Source records.
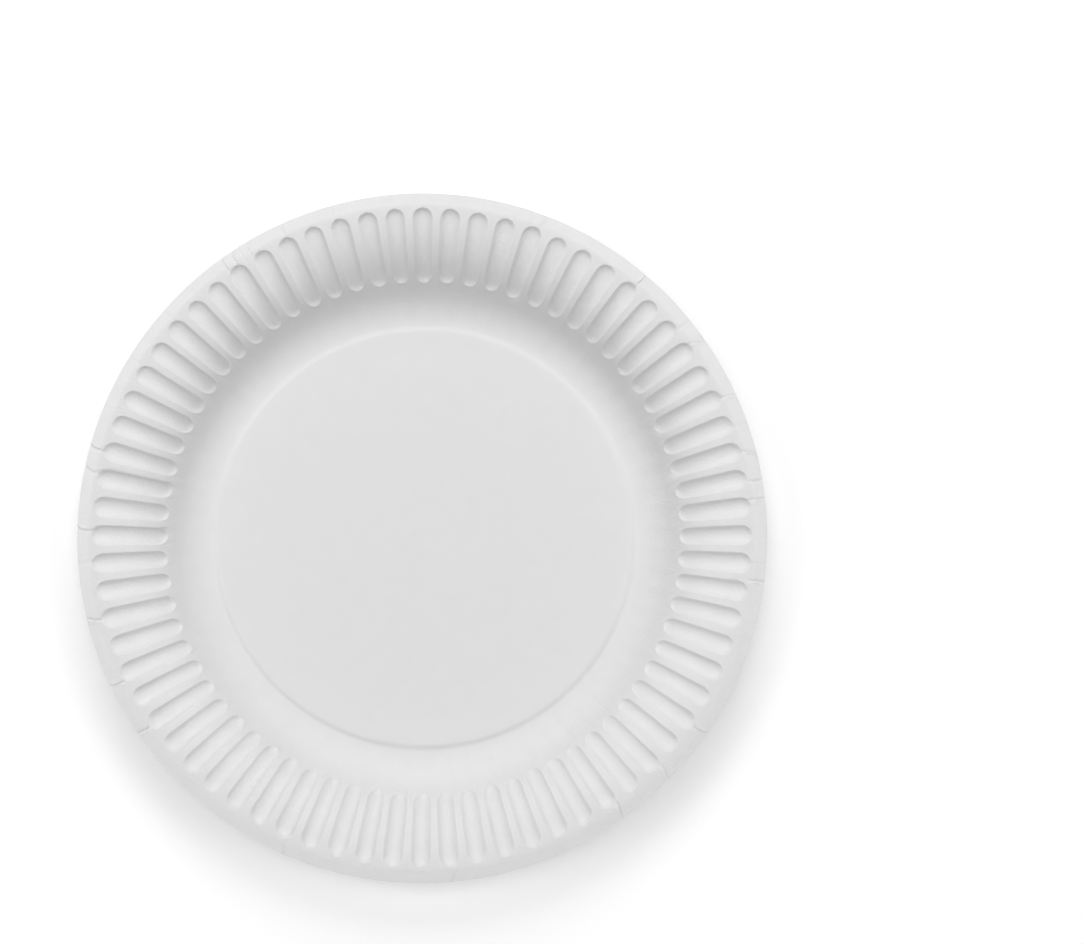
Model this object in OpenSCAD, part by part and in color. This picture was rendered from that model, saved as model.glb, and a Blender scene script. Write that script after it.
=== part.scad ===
// Round fluted plate, pressed from one disc of paperboard.
// It lies face up on its foot ring, with the middle of the foot's underside at the origin and +Z up.
// All sizes are in millimetres and all angles in degrees.

/* [Board] */
// Thickness of the pressed board
board_t = 0.45; // [0.35:0.05:0.6]

/* [Overall] */
// Diameter over the lip
plate_d = 229; // [150:1:280]
// Height of the crest of the rim above the table
plate_h = 19.9; // [17:0.1:23]

/* [Base] */
// Height of the panel above the foot ring
panel_lift = 0.8; // [0.4:0.1:1.2]
// Width of the step that goes down from the panel to the foot ring
step_w = 2.8; // [2:0.1:3.5]
// Width of the flat foot ring
foot_w = 1; // [0.6:0.1:1.6]

/* [Wall and rim] */
// Width of the bend that takes the foot ring up into the wall
wall_w = 11.4; // [9:0.1:14]
// Width of the bend that takes the wall over to the level crest of the rim
rim_w = 24.5; // [20:0.1:30]

/* [Lip] */
// Width of the lip outside the crest
lip_w = 5.3; // [4.5:0.1:6.5]
// Radius of the bend that turns the lip down
lip_bend_r = 2.5; // [1.5:0.1:4]
// Slope of the lip below the horizontal
lip_slope = 45; // [30:1:55]

/* [Flutes] */
// Number of flutes round the rim
flute_count = 72; // [60:2:76]
// Distance from the inner end of a flute in to where the rim bend starts
flute_gap_in = 0.7; // [0.3:0.05:2]
// Distance from the outer end of a flute out to the crest
flute_gap_out = 0.4; // [0.3:0.05:2]
// Depth of a flute at its wide outer end
flute_depth = 1.5; // [1:0.1:2]
// Depth of a flute at its narrow inner end
flute_depth_in = 0.9; // [0.6:0.1:1.4]
// Length of the slope that goes down into a flute at each end
flute_end_l = 1.6; // [1:0.1:3]

/* [Hidden] */
half_t = board_t / 2;

// The middle of the board's section runs in from the lip as rim, wall, foot, step and panel.
crest_r = plate_d / 2 - lip_w;
crest_z = plate_h - half_t;
rim_r = crest_r - rim_w;
wall_r = rim_r - wall_w;
foot_r = wall_r - foot_w;
panel_r = foot_r - step_w;
panel_z = half_t + panel_lift;

// Two equal and opposite bends make the step.
step_turn = 2 * atan(panel_lift / step_w);
step_bend_r = step_w / 2 / sin(step_turn);
step_centre = [panel_r, panel_z - step_bend_r];

// The wall bend turns up and the rim bend turns back level at the crest, so their turns are equal.
wall_turn = 2 * atan((crest_z - half_t) / (crest_r - wall_r));
wall_bend_r = wall_w / sin(wall_turn);
wall_centre = [wall_r, half_t + wall_bend_r];
rim_bend_r = rim_w / sin(wall_turn);
rim_centre = [crest_r, crest_z - rim_bend_r];

// The lip is cut square to the board, so its top corner is what reaches the full diameter.
lip_centre = [crest_r, crest_z - lip_bend_r];
lip_start = lip_centre + lip_bend_r * up_at(lip_slope);
lip_l = (plate_d / 2 - half_t * sin(lip_slope) - lip_start[0]) / cos(lip_slope);

// A flute lies between two turns of the rim bend, which are counted inwards from the crest.
out_turn = asin(flute_gap_out / rim_bend_r);
in_turn = asin((rim_w - flute_gap_in) / rim_bend_r);
end_turn = along(flute_end_l);

// Columns of points across one pitch, as shares of the pitch from the middle of a flute.
flank = 0.36;
ONE = [0];
FOUR = [0, flank, 0.5, 1 - flank];

WALL_RINGS = 3;
FLOOR_RINGS = 5;

// Turn of the rim bend that takes up a length of board.
function along(length) = length / rim_bend_r * 180 / PI;

// Direction that stands square on the board where it slopes down outwards by an angle.
function up_at(slope) = [sin(slope), cos(slope)];

// Half a flute's width at a radius.
function half_w(radius) = PI * radius / flute_count;

// Share of the half width, 0 in the middle of a flute and 1 on the land.
function across(column) = 2 * min(column, 1 - column);

// How far the rounded end of a flute has drawn back from its tip, as a share of the half width.
function drawn_back(column) = 1 - sqrt(1 - pow(across(column), 2));

// Share of the full depth across a flute, with a broad floor and steeper flanks.
function dip(column) = 1 - pow(across(column), 3);

// A ring of the section: its columns, and for each of them a point and the direction square to the board.
function plain_ring(point, slope) = [ONE, [[point, up_at(slope)]]];

// A ring across the flutes, from the turn at each column and the depth in the middle.
function flute_ring(turns, depth) = [FOUR, [
    for (k = [0 : len(FOUR) - 1])
        let (up = up_at(-turns[k]))
        [rim_centre + (rim_bend_r - depth * dip(FOUR[k])) * up, up]
]];

// Turns of the rounded inner and outer ends of a flute at each column, moved into it by some turn.
in_ends = [for (c = FOUR) in_turn - along(half_w(rim_r) * drawn_back(c))];
out_ends = [for (c = FOUR) out_turn + along(half_w(crest_r) * drawn_back(c))];

// The whole section as rings, from the panel's edge out to the cut edge of the lip.
rings = concat(
    [
        plain_ring([panel_r, panel_z], 0),
        plain_ring(step_centre + step_bend_r * up_at(step_turn), step_turn),
        plain_ring([foot_r, half_t], 0)
    ],
    [
        for (i = [0 : WALL_RINGS])
            let (turn = wall_turn * i / WALL_RINGS)
            plain_ring(wall_centre - wall_bend_r * up_at(-turn), -turn)
    ],
    [flute_ring(in_ends, 0)],
    [
        for (i = [0 : FLOOR_RINGS - 1])
            let (s = i / (FLOOR_RINGS - 1))
            flute_ring(
                (1 - s) * [for (t = in_ends) t - end_turn] + s * [for (t = out_ends) t + end_turn],
                (1 - s) * flute_depth_in + s * flute_depth
            )
    ],
    [
        flute_ring(out_ends, 0),
        plain_ring([crest_r, crest_z], 0),
        plain_ring(lip_centre + lip_bend_r * up_at(lip_slope / 2), lip_slope / 2),
        plain_ring(lip_start, lip_slope),
        plain_ring(lip_start + lip_l * [cos(lip_slope), -sin(lip_slope)], lip_slope)
    ]
);

// Points of a ring on one skin, once round the plate. side is 1 on top and -1 underneath.
function ring_points(ring, side) = [
    for (i = [0 : flute_count - 1], k = [0 : len(ring[0]) - 1])
        let (
            angle = (i + ring[0][k]) * 360 / flute_count,
            p = ring[1][k][0] + side * half_t * ring[1][k][1]
        )
        [p[0] * cos(angle), p[0] * sin(angle), p[1]]
];

// The middle point of the panel, and then every ring.
function skin_points(side) = concat(
    [[0, 0, panel_z + side * half_t]],
    [for (ring = rings) each ring_points(ring, side)]
);

// Number of points round a ring, and the index of its first point.
function around(j) = flute_count * len(rings[j][0]);
function first(j) = j == 0 ? 1 : first(j - 1) + around(j - 1);

// Triangles between ring j, with a points to the flute, and the next ring, with b points to the flute.
function band(j) =
    let (a = len(rings[j][0]), b = len(rings[j + 1][0]), in0 = first(j), out0 = first(j + 1))
    [
        for (i = [0 : flute_count - 1])
            each a == b ? quads(i * a, a, around(j), in0, out0)
                : a < b ? fan(i, b, in0, out0, false) : fan(i, a, out0, in0, true)
    ];

// Pairs of triangles from column k on, with the diagonals of the two halves of a flute mirrored.
function quads(start, n, total, in0, out0) = [
    for (k = [0 : n - 1])
        let (
            a = in0 + start + k,
            b = in0 + (start + k + 1) % total,
            c = out0 + (start + k + 1) % total,
            d = out0 + start + k
        )
        each k < n / 2 ? [[a, d, c], [a, c, b]] : [[a, d, b], [d, c, b]]
];

// A fan between one step of a coarse ring and the n steps of a fine ring beside it.
function fan(i, n, coarse0, fine0, flip) =
    let (
        c0 = coarse0 + i,
        c1 = coarse0 + (i + 1) % flute_count,
        f = [for (k = [0 : n]) fine0 + (i * n + k) % (flute_count * n)],
        faces = concat(
            [for (k = [0 : n / 2 - 1]) [c0, f[k], f[k + 1]]],
            [[c0, f[n / 2], c1]],
            [for (k = [n / 2 : n - 1]) [c1, f[k], f[k + 1]]]
        )
    )
    flip ? [for (t = faces) reversed(t)] : faces;

function reversed(face) = [face[2], face[1], face[0]];

// One skin: a fan over the panel and a band between every two rings.
skin_faces = concat(
    [for (i = [0 : flute_count - 1]) [0, 1 + i, 1 + (i + 1) % flute_count]],
    [for (j = [0 : len(rings) - 2]) each band(j)]
);
skin_size = len(skin_points(1));
last = len(rings) - 1;

// The cut edge of the board joins the two skins.
edge_faces = [
    for (i = [0 : around(last) - 1])
        let (a = first(last) + i, b = first(last) + (i + 1) % around(last))
        each [[a, a + skin_size, b + skin_size], [a, b + skin_size, b]]
];

// The top skin, the same skin under the board and the cut edge close one solid of even thickness.
module plate() {
    color("#e6e6e4")
        polyhedron(
            points = concat(skin_points(1), skin_points(-1)),
            faces = concat(
                [for (t = skin_faces) reversed(t)],
                [for (t = skin_faces) [for (n = t) n + skin_size]],
                [for (t = edge_faces) reversed(t)]
            )
        );
}

plate();
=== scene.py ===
"""Fluted paper plate, pressed from one disc of board and laid face up on a pale table.

The board runs out from the middle as a flat panel, a step down to the foot ring, a wall, a rim with a ring of
flutes and a lip that turns down. Lengths are in metres and angles in radians, unless a name says otherwise.
"""

import math

import bpy
import numpy as np
from bpy.props import FloatProperty, FloatVectorProperty, IntProperty, PointerProperty
from bpy.types import NodeSocket, Operator, Panel, PropertyGroup
from mathutils import Matrix, Vector


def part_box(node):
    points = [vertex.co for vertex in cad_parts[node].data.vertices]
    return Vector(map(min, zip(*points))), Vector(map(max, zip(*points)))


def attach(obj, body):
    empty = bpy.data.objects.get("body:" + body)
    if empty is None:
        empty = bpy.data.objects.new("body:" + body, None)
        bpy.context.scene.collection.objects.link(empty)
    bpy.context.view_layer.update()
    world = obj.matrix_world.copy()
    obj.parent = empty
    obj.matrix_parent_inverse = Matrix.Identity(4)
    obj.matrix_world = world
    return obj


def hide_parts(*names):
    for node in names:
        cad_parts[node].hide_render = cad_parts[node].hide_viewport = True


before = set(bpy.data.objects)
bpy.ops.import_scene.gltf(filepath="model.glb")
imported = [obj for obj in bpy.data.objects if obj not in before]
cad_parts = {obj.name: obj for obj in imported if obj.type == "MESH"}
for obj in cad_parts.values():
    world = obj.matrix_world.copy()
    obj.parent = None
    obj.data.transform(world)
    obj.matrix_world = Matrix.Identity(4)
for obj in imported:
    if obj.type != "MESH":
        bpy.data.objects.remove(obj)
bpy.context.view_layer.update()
PLATE_LOW, PLATE_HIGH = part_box("plate")

bl_info = {
    "name": "Fluted Paper Plate",
    "version": (1, 0, 0),
    "blender": (4, 5, 0),
    "location": "View3D > Sidebar > Paper Plate",
    "description": "Presses a fluted plate from one disc of paperboard and lights it on a table",
    "category": "Object",
}

MM = 0.001
MICRON = 0.001 * MM

# Size of the whole picture in pixels, which the camera is set for.
PICTURE_W, PICTURE_H = 1084, 944

# Places of the columns of points beside a ridge, as shares of the way to the middle of the flute.
RIDGE_COLUMNS = (0.12, 0.18, 0.21, 0.245, 0.3, 0.4, 0.62)
# Distances of the rows of points from the rounded end of a flute, from just outside it to its floor.
END_ROWS = tuple(MM * d for d in (-0.15, 0, 0.2, 0.45, 0.75, 1.2, 1.8, 2.7))
# Rings on the panel, as shares of the way from its edge in to the middle.
PANEL_RINGS = (0.88, 0.7, 0.5, 0.3, 0.12, 0.03)
# Rows on the other stretches.
MIDDLE_ROWS = 6
CREST_ROWS = 3
LIP_BEND_ROWS = 4
LIP_ROWS = 4
WALL_ROWS = 4
STEP_ROWS = 4
# Columns to a flute on the wall, and on the step and the panel inside it.
WALL_COLUMNS = 8
STEP_COLUMNS = 4
# Edges that turn by more than this many degrees look sharp.
SHARP_DEGREES = 70

# Waves that cross on the panel, and the share of its radius over which they die out at its edge.
PANEL_WAVES = 5
WAVE_FADE = 0.25

# A crease in section: distances across it, and the height of the board there as a share of its depth.
# The board laps up on one side and drops into a sharp fold on the other.
CREASE_ACROSS = tuple(MM * d for d in (-0.9, -0.1, 0.35, 0.6, 1.1))
CREASE_HEIGHT = (0, 0.6, -0.8, -0.3, 0)

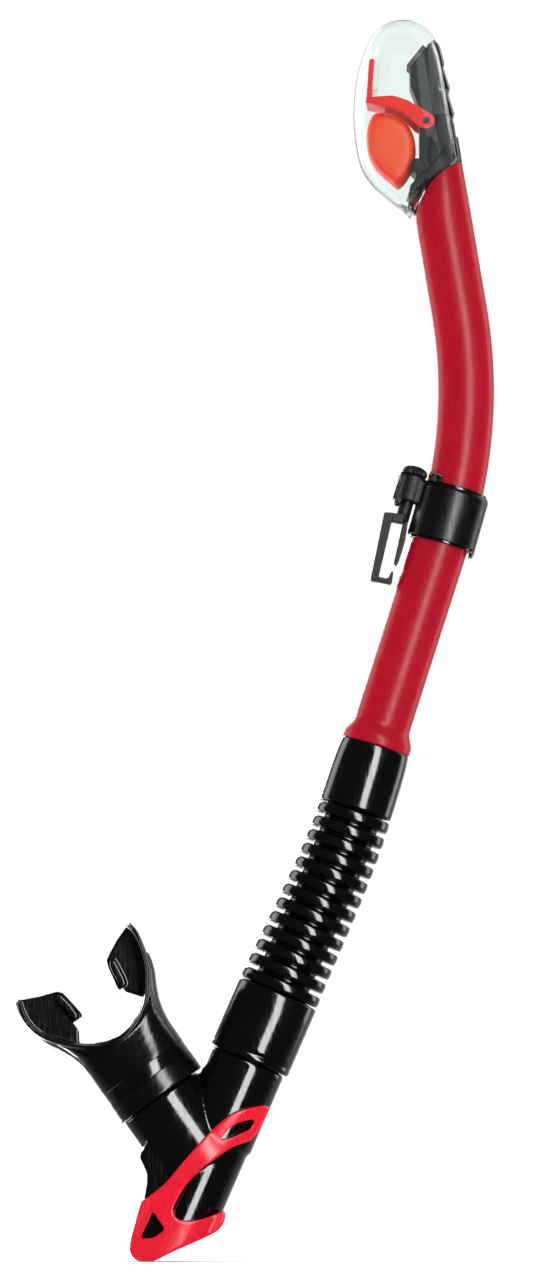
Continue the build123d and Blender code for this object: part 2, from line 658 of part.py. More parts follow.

Your instructions. Transcribe, exactly and without additions, the lines of the records above, beginning with the line that contains "of even thickness." and ending with the line that contains "points = [vertex.co", both included.

Result of the task.
// The top skin, the same skin under the board and the cut edge close one solid of even thickness.
module plate() {
    color("#e6e6e4")
        polyhedron(
            points = concat(skin_points(1), skin_points(-1)),
            faces = concat(
                [for (t = skin_faces) reversed(t)],
                [for (t = skin_faces) [for (n = t) n + skin_size]],
                [for (t = edge_faces) reversed(t)]
            )
        );
}

plate();
=== scene.py ===
"""Fluted paper plate, pressed from one disc of board and laid face up on a pale table.

The board runs out from the middle as a flat panel, a step down to the foot ring, a wall, a rim with a ring of
flutes and a lip that turns down. Lengths are in metres and angles in radians, unless a name says otherwise.
"""

import math

import bpy
import numpy as np
from bpy.props import FloatProperty, FloatVectorProperty, IntProperty, PointerProperty
from bpy.types import NodeSocket, Operator, Panel, PropertyGroup
from mathutils import Matrix, Vector


def part_box(node):
    points = [vertex.co for vertex in cad_parts[node].data.vertices]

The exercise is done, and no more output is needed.